Currently, she serves as executive director of the Woodstock Bookfest, a yearly gathering of writers and readers in Woodstock, New York.

Martha is host of Story Slams in and around Woodstock, and an avid storyteller herself.
==Publications==
Her memoir, Hats & Eyeglasses, chronicling her family's lifelong love affair with gambling, was published in 2008 (Tarcher/Penguin Group). "Hats and eyeglasses" is an old gambling expression describing an unfortunate run at the table. In Frankel's childhood, gambling equated to friendship, food and laughter. "We bet on everything, from sports to how much our mothers would lose at Weight Watchers," Frankel recalls in the book.

Her second book, Brazilian Sexy: Secrets to Living a Gorgeous and Confident Life (co-written with Janea Padilha) was published in April 2010 (Perigee/Penguin Group).

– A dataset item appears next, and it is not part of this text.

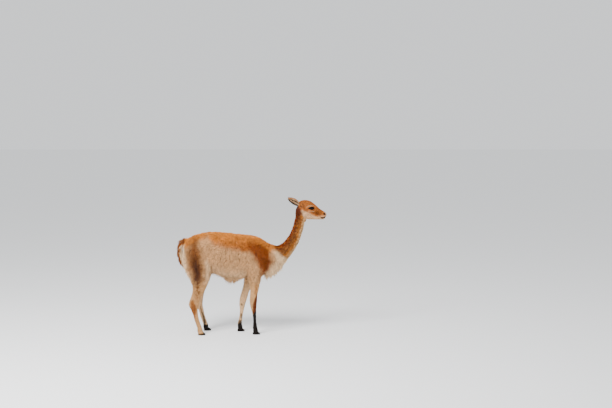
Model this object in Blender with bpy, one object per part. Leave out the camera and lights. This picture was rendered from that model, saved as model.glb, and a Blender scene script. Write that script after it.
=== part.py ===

Her essay "Looped Yarn" appears in the anthology Knitting Yarns: Writers on Knitting (2013), published by W. W. Norton & Company.
==Awards and recognition==
Frankel is a winner of a New York Foundation for the Arts (NYFFA) Award in creative nonfiction. She was the 1997 Philip Morris Fellow at the MacDowell Colony, and the 2003 Artist-in-Residence at SUNY Ulster, where she taught a class in memoir writing.
==Personal life==
She has lived in the upstate New York town of Boiceville for over 50 years, with her husband, the artist Steve Heller.